--- Data provided ---

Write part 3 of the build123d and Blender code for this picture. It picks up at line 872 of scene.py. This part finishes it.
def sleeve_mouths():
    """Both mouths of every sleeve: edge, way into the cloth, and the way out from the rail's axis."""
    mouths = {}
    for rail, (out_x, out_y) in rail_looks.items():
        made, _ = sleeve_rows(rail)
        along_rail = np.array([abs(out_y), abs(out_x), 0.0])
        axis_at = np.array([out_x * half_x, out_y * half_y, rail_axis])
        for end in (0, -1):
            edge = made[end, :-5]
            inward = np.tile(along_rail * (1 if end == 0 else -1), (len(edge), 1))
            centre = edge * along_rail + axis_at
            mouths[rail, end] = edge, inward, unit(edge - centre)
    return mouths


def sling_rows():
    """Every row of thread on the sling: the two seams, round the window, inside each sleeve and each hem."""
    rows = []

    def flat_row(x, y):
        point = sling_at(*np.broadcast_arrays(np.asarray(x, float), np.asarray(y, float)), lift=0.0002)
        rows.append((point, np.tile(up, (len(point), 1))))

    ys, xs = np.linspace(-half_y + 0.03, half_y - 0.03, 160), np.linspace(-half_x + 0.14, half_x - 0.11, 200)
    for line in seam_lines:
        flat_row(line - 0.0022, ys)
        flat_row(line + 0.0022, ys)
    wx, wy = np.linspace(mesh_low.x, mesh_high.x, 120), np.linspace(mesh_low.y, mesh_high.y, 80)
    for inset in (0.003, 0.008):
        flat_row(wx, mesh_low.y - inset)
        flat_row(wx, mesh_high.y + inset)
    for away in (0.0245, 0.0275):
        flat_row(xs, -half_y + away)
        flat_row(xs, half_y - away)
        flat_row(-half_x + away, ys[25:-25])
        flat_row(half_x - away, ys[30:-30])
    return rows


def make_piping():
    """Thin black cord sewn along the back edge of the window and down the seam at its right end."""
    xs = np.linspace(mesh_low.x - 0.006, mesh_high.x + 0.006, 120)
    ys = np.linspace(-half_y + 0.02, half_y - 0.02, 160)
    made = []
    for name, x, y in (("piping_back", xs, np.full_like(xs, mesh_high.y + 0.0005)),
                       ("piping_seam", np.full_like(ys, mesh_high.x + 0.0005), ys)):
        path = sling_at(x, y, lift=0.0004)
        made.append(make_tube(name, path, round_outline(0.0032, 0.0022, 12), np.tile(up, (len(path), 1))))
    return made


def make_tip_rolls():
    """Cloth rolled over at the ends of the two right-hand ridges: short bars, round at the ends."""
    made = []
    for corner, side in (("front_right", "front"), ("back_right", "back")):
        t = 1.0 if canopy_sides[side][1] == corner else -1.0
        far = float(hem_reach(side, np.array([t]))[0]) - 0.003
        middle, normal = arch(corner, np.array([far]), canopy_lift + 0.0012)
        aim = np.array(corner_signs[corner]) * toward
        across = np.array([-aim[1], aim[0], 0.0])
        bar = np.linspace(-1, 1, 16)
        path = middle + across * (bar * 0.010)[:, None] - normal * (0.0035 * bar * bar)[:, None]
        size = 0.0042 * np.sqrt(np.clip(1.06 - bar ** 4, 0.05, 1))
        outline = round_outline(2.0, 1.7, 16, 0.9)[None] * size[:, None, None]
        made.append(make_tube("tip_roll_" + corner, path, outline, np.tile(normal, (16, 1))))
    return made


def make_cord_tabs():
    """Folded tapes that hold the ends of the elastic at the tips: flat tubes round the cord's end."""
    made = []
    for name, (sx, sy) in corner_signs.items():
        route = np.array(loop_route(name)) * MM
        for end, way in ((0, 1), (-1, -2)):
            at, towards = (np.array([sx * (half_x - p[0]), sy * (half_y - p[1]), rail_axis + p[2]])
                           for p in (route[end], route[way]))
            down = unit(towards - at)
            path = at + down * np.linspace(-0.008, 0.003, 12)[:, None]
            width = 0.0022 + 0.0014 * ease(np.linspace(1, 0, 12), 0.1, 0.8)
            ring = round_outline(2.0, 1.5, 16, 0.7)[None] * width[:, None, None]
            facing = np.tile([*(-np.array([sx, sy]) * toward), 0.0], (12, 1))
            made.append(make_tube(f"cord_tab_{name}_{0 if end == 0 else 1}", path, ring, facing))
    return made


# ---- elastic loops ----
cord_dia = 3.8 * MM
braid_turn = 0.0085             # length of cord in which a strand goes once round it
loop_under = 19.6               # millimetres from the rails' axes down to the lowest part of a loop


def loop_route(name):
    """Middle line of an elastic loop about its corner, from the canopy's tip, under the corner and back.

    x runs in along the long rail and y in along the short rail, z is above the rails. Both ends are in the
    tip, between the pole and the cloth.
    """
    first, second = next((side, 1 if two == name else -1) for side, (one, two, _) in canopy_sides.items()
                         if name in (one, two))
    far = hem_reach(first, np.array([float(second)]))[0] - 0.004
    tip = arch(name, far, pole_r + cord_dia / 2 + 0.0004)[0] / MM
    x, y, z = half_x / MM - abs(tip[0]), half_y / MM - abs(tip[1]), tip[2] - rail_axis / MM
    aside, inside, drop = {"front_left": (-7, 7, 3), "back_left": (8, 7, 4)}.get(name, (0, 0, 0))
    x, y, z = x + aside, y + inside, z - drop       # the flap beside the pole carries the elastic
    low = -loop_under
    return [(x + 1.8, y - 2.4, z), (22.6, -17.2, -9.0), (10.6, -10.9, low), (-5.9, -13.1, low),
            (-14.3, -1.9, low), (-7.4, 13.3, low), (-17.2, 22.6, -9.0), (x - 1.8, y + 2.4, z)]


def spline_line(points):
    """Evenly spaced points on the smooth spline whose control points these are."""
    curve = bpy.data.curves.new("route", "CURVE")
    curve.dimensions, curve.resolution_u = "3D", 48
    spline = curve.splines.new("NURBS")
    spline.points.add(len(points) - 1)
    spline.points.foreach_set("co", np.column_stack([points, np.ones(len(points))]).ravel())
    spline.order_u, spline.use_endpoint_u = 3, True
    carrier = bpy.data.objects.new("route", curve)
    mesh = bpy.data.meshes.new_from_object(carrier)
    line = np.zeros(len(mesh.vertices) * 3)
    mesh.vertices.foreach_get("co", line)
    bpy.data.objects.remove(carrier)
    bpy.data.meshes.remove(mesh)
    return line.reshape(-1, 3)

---

*Problem*. Print the whole listing again, exactly.

*Solution to this exercise*.
Write part 3 of the build123d and Blender code for this picture. It picks up at line 872 of scene.py. This part finishes it.
def sleeve_mouths():
    """Both mouths of every sleeve: edge, way into the cloth, and the way out from the rail's axis."""
    mouths = {}
    for rail, (out_x, out_y) in rail_looks.items():
        made, _ = sleeve_rows(rail)
        along_rail = np.array([abs(out_y), abs(out_x), 0.0])
        axis_at = np.array([out_x * half_x, out_y * half_y, rail_axis])
        for end in (0, -1):
            edge = made[end, :-5]
            inward = np.tile(along_rail * (1 if end == 0 else -1), (len(edge), 1))
            centre = edge * along_rail + axis_at
            mouths[rail, end] = edge, inward, unit(edge - centre)
    return mouths


def sling_rows():
    """Every row of thread on the sling: the two seams, round the window, inside each sleeve and each hem."""
    rows = []

    def flat_row(x, y):
        point = sling_at(*np.broadcast_arrays(np.asarray(x, float), np.asarray(y, float)), lift=0.0002)
        rows.append((point, np.tile(up, (len(point), 1))))

    ys, xs = np.linspace(-half_y + 0.03, half_y - 0.03, 160), np.linspace(-half_x + 0.14, half_x - 0.11, 200)
    for line in seam_lines:
        flat_row(line - 0.0022, ys)
        flat_row(line + 0.0022, ys)
    wx, wy = np.linspace(mesh_low.x, mesh_high.x, 120), np.linspace(mesh_low.y, mesh_high.y, 80)
    for inset in (0.003, 0.008):
        flat_row(wx, mesh_low.y - inset)
        flat_row(wx, mesh_high.y + inset)
    for away in (0.0245, 0.0275):
        flat_row(xs, -half_y + away)
        flat_row(xs, half_y - away)
        flat_row(-half_x + away, ys[25:-25])
        flat_row(half_x - away, ys[30:-30])
    return rows


def make_piping():
    """Thin black cord sewn along the back edge of the window and down the seam at its right end."""
    xs = np.linspace(mesh_low.x - 0.006, mesh_high.x + 0.006, 120)
    ys = np.linspace(-half_y + 0.02, half_y - 0.02, 160)
    made = []
    for name, x, y in (("piping_back", xs, np.full_like(xs, mesh_high.y + 0.0005)),
                       ("piping_seam", np.full_like(ys, mesh_high.x + 0.0005), ys)):
        path = sling_at(x, y, lift=0.0004)
        made.append(make_tube(name, path, round_outline(0.0032, 0.0022, 12), np.tile(up, (len(path), 1))))
    return made


def make_tip_rolls():
    """Cloth rolled over at the ends of the two right-hand ridges: short bars, round at the ends."""
    made = []
    for corner, side in (("front_right", "front"), ("back_right", "back")):
        t = 1.0 if canopy_sides[side][1] == corner else -1.0
        far = float(hem_reach(side, np.array([t]))[0]) - 0.003
        middle, normal = arch(corner, np.array([far]), canopy_lift + 0.0012)
        aim = np.array(corner_signs[corner]) * toward
        across = np.array([-aim[1], aim[0], 0.0])
        bar = np.linspace(-1, 1, 16)
        path = middle + across * (bar * 0.010)[:, None] - normal * (0.0035 * bar * bar)[:, None]
        size = 0.0042 * np.sqrt(np.clip(1.06 - bar ** 4, 0.05, 1))
        outline = round_outline(2.0, 1.7, 16, 0.9)[None] * size[:, None, None]
        made.append(make_tube("tip_roll_" + corner, path, outline, np.tile(normal, (16, 1))))
    return made


def make_cord_tabs():
    """Folded tapes that hold the ends of the elastic at the tips: flat tubes round the cord's end."""
    made = []
    for name, (sx, sy) in corner_signs.items():
        route = np.array(loop_route(name)) * MM
        for end, way in ((0, 1), (-1, -2)):
            at, towards = (np.array([sx * (half_x - p[0]), sy * (half_y - p[1]), rail_axis + p[2]])
                           for p in (route[end], route[way]))
            down = unit(towards - at)
            path = at + down * np.linspace(-0.008, 0.003, 12)[:, None]
            width = 0.0022 + 0.0014 * ease(np.linspace(1, 0, 12), 0.1, 0.8)
            ring = round_outline(2.0, 1.5, 16, 0.7)[None] * width[:, None, None]
            facing = np.tile([*(-np.array([sx, sy]) * toward), 0.0], (12, 1))
            made.append(make_tube(f"cord_tab_{name}_{0 if end == 0 else 1}", path, ring, facing))
    return made


# ---- elastic loops ----
cord_dia = 3.8 * MM
braid_turn = 0.0085             # length of cord in which a strand goes once round it
loop_under = 19.6               # millimetres from the rails' axes down to the lowest part of a loop


def loop_route(name):
    """Middle line of an elastic loop about its corner, from the canopy's tip, under the corner and back.

    x runs in along the long rail and y in along the short rail, z is above the rails. Both ends are in the
    tip, between the pole and the cloth.
    """
    first, second = next((side, 1 if two == name else -1) for side, (one, two, _) in canopy_sides.items()
                         if name in (one, two))
    far = hem_reach(first, np.array([float(second)]))[0] - 0.004
    tip = arch(name, far, pole_r + cord_dia / 2 + 0.0004)[0] / MM
    x, y, z = half_x / MM - abs(tip[0]), half_y / MM - abs(tip[1]), tip[2] - rail_axis / MM
    aside, inside, drop = {"front_left": (-7, 7, 3), "back_left": (8, 7, 4)}.get(name, (0, 0, 0))
    x, y, z = x + aside, y + inside, z - drop       # the flap beside the pole carries the elastic
    low = -loop_under
    return [(x + 1.8, y - 2.4, z), (22.6, -17.2, -9.0), (10.6, -10.9, low), (-5.9, -13.1, low),
            (-14.3, -1.9, low), (-7.4, 13.3, low), (-17.2, 22.6, -9.0), (x - 1.8, y + 2.4, z)]


def spline_line(points):
    """Evenly spaced points on the smooth spline whose control points these are."""
    curve = bpy.data.curves.new("route", "CURVE")
    curve.dimensions, curve.resolution_u = "3D", 48
    spline = curve.splines.new("NURBS")
    spline.points.add(len(points) - 1)
    spline.points.foreach_set("co", np.column_stack([points, np.ones(len(points))]).ravel())
    spline.order_u, spline.use_endpoint_u = 3, True
    carrier = bpy.data.objects.new("route", curve)
    mesh = bpy.data.meshes.new_from_object(carrier)
    line = np.zeros(len(mesh.vertices) * 3)
    mesh.vertices.foreach_get("co", line)
    bpy.data.objects.remove(carrier)
    bpy.data.meshes.remove(mesh)
    return line.reshape(-1, 3)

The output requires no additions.